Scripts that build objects
►

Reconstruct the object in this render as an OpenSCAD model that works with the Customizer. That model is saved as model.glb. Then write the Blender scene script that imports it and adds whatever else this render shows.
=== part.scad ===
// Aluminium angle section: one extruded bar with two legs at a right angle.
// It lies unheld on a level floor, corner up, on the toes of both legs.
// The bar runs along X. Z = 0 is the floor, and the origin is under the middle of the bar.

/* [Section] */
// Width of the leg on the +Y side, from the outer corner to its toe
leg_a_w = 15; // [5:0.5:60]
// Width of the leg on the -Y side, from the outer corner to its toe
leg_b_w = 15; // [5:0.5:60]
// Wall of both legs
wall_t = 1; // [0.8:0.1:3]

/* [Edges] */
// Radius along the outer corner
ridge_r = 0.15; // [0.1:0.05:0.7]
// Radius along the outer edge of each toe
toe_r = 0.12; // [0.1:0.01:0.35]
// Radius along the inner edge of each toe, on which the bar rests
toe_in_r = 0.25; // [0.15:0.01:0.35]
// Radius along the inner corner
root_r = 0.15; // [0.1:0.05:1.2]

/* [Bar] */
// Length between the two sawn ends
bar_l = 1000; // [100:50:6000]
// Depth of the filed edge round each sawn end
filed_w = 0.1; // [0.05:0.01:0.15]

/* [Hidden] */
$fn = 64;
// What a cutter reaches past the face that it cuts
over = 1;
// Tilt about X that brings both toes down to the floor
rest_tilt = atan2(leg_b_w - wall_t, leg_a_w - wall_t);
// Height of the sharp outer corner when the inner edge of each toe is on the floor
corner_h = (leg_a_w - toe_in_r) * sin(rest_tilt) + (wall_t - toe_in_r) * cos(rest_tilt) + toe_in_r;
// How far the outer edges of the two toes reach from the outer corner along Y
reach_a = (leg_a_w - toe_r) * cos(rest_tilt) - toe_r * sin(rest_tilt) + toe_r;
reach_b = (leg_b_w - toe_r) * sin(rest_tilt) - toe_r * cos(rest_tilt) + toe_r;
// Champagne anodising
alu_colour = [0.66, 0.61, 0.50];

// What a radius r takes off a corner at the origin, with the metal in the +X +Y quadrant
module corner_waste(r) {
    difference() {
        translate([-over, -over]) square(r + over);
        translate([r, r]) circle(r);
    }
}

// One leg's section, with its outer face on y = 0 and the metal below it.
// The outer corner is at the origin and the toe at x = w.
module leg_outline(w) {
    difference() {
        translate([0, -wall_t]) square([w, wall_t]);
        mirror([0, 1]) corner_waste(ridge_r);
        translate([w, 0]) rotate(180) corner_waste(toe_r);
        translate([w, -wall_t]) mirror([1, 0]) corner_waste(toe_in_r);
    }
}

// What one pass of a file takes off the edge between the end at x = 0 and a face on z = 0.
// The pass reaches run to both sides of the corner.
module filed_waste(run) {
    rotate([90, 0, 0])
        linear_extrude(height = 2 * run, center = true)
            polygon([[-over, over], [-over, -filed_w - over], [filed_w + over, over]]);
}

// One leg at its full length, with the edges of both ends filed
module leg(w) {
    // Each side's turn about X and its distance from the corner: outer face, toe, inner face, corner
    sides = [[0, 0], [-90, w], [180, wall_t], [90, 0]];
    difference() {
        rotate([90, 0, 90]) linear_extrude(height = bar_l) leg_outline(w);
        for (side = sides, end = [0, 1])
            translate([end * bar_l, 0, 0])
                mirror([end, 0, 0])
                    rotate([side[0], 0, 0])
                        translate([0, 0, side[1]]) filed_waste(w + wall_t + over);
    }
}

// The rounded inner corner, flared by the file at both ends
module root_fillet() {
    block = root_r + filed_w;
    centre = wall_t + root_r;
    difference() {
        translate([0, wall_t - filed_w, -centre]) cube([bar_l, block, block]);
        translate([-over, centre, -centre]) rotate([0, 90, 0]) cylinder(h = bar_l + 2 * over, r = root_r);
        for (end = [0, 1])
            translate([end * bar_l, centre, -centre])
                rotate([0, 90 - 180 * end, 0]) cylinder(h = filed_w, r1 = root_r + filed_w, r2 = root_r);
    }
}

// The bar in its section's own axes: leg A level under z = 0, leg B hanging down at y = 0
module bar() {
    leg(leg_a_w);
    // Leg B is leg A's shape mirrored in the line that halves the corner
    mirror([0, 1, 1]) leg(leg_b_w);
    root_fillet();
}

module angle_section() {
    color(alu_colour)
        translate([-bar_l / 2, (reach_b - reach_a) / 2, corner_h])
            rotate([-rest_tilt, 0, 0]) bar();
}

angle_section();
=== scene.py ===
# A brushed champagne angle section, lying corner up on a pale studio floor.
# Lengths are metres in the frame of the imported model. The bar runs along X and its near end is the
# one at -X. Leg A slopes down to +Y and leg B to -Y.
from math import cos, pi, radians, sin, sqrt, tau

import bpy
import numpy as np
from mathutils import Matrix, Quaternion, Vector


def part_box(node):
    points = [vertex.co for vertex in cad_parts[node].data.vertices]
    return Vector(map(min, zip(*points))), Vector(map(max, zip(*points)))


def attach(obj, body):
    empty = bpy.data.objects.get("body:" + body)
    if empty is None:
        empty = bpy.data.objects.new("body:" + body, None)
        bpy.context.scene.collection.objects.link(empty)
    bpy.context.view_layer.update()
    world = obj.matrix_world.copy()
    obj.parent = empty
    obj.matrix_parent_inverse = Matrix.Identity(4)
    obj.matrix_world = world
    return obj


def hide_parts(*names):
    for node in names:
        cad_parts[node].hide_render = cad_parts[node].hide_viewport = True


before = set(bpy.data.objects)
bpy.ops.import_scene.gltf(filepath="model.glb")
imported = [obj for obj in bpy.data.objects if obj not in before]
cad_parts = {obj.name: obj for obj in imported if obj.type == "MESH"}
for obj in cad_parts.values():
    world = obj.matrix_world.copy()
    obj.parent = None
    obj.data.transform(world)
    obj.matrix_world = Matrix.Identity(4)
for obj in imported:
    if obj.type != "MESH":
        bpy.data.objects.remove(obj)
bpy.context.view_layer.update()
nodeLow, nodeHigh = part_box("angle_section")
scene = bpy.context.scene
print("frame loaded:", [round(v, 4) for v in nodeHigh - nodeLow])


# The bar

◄
►

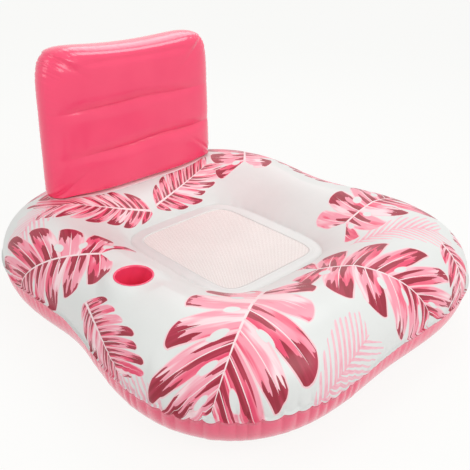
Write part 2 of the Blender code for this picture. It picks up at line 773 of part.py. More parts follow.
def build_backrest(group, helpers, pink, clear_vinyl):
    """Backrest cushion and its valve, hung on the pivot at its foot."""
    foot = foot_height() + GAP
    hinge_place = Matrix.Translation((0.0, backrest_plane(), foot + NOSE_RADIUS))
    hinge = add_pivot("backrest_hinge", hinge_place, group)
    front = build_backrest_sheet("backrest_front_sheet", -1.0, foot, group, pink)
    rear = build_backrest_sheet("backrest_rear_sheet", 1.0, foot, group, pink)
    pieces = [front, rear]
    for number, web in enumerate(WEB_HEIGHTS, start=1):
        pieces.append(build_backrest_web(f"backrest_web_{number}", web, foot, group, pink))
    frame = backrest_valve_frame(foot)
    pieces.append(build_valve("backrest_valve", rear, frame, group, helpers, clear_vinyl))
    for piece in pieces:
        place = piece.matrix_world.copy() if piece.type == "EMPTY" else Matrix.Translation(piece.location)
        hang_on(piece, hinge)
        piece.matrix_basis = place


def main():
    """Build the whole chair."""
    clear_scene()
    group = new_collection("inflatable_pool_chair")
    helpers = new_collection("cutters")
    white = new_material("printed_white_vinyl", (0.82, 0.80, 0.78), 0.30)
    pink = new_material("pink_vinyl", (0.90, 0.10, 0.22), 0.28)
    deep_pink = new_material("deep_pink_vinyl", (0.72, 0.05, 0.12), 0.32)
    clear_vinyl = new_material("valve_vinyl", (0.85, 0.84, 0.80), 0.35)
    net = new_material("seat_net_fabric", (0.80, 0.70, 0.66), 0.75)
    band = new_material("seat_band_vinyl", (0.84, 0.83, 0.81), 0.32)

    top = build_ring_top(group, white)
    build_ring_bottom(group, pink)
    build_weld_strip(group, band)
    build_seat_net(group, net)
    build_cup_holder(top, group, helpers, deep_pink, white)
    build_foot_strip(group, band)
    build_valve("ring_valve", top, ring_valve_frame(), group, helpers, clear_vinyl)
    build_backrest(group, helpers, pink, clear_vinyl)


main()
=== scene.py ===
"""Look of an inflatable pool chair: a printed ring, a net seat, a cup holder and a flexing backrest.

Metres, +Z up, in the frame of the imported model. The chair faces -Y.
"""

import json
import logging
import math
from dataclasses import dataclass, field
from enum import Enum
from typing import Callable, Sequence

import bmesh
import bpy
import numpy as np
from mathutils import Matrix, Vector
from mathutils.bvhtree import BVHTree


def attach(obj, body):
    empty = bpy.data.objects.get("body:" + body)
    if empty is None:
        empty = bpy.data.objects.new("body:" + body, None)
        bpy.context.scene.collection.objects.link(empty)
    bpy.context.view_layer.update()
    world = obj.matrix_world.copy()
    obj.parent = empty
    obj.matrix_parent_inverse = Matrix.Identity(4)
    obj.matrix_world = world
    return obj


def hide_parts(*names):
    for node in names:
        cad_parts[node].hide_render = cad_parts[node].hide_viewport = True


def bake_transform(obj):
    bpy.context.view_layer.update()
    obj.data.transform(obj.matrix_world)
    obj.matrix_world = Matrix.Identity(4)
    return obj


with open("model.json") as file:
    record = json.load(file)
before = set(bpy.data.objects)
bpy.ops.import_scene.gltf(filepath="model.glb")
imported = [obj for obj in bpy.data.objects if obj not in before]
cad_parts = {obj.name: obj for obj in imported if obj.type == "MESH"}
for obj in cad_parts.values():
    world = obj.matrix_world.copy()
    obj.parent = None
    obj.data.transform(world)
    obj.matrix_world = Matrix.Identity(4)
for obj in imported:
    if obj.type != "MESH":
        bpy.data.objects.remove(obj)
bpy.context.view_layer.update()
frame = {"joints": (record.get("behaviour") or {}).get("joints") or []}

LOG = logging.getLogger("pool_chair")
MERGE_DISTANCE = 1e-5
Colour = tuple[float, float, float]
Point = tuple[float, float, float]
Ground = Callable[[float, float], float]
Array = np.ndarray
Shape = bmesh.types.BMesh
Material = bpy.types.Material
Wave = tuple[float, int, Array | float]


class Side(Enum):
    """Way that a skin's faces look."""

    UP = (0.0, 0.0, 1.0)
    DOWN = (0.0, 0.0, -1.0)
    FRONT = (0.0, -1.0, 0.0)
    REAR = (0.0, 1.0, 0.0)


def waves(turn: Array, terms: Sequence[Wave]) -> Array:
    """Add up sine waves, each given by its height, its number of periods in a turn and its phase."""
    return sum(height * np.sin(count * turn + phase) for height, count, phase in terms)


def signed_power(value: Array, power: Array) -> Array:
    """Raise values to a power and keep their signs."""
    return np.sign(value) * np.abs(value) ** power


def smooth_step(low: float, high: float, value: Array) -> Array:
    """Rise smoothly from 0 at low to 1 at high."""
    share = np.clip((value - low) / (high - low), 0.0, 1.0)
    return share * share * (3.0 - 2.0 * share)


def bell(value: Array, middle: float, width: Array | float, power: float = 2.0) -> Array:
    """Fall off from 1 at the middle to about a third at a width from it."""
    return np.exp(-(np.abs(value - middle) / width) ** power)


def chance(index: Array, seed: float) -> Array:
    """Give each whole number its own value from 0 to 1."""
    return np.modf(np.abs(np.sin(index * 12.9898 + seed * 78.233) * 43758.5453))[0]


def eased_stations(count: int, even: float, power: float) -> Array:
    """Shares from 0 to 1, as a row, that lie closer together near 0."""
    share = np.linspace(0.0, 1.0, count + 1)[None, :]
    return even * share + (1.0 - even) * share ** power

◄

EXERCISE: Report each line in the preceding entries that holds the string "runs".

FULL ANSWER:
// The bar runs along X. Z = 0 is the floor, and the origin is under the middle of the bar.
# Lengths are metres in the frame of the imported model. The bar runs along X and its near end is the